HUMAN DECISION REQUIRED
Some personal notes on Space: 1999
by Erkki Rautio
Ultimate Trip - to the Final Frontier
Talking about the influences of the series, we'd better not forget the patron saint of metaphysical cosmic adventure mentioned already, Stanley Kubrick - Space: 1999 was often prone to travel to the consciousness-expanding "Ultimate Trip" mystery area of Kubrick's 2001, using outer space as means to depict that journey to our inner space; as clichéd as that may now sound. Popular among the series' fandom is the discussion on the "Mysterious Unknown Force" factor that seems to be behind various plot turns of S99 - many episodes have a strange sense of pre-determination (e.g. "Collision Course", "War Games", "The Black Sun" or "Testament of Arkadia") or even of some kind of divine guidance lurking behind the otherwise mysterious situations the characters are led to. Maybe it's the only way to explain all those things the script-writers left open there... Final frontier, indeed.

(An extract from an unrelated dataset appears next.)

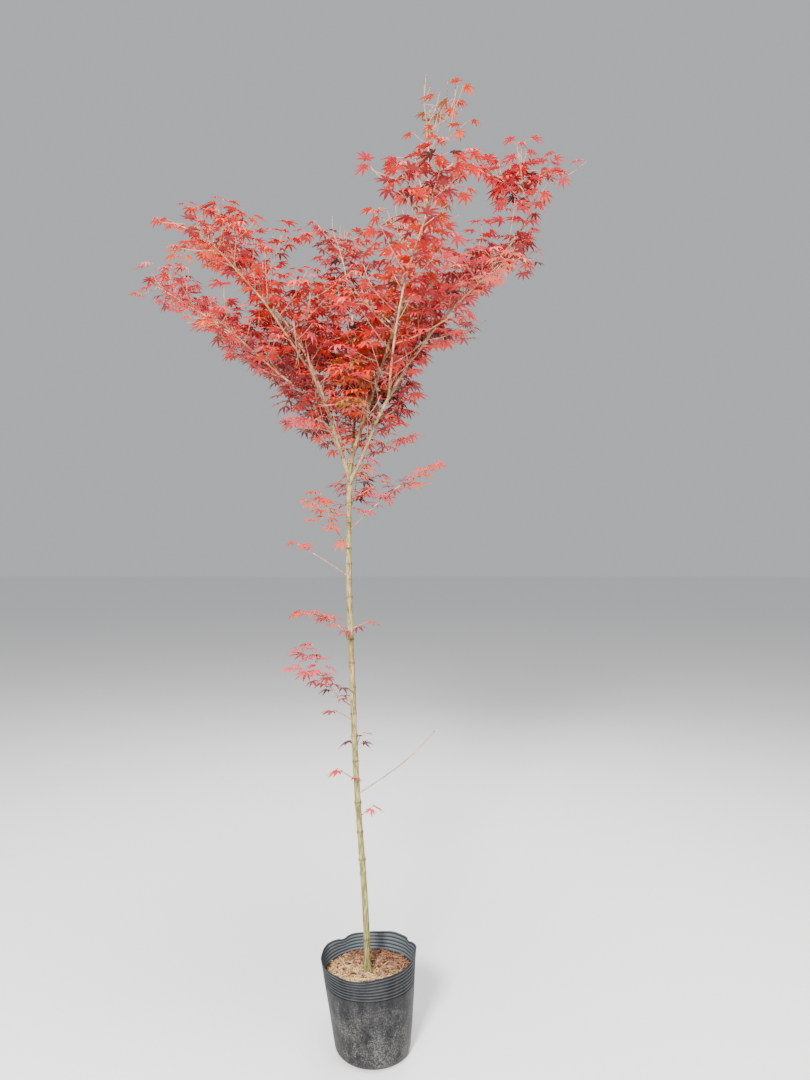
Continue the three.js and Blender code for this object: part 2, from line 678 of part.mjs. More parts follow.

Which takes us to the nearest television equivalent of the show, being of course Star Trek, though the general atmosphere of Space: 1999 is far less optimistic and grimmer - even existentialist - than its American "intergalactic UN solving the problems of outer space" and (false?) humanist counterpart: Gary Gerani talks in his book about Star Trek's "optimism factor," to which S99 seems to be a complete antithesis.
"Space: 1999 represents a very definite shift from the 1960s to the 1970s. It wasn't a hippie trip. It was the wake-up after the dream."- One of the series' screenwriters, Johnny Byrne, to Filmfax magazine (# 88, February-March 2002)
Could it also be that S99 somehow reflected the general atmosphere of the early 70s, as the prospects seemed increasingly far bleaker than during the Swinging 60s, when optimism prevailed and the potential for the development of mankind seemed endless? Enter 1970s: Watergate, the Oil Crisis of 1974, the rise of international terrorism and the alarming reports of the Club of Rome warning of the population overgrowth, pollution and the looming dangers of eco-catastrophe. How could Man ever conquer outer space, when he could not even solve his own problems down on Earth?
The future was unpredictable; the destination unknown. Whereas the bridge of U.S.S. Enterprise ever stays the comfortable living room during all series, here we can really experience being lost in the middle of unknown, constantly threatened by unpredictable alien forces that we can't even understand nor comprehend.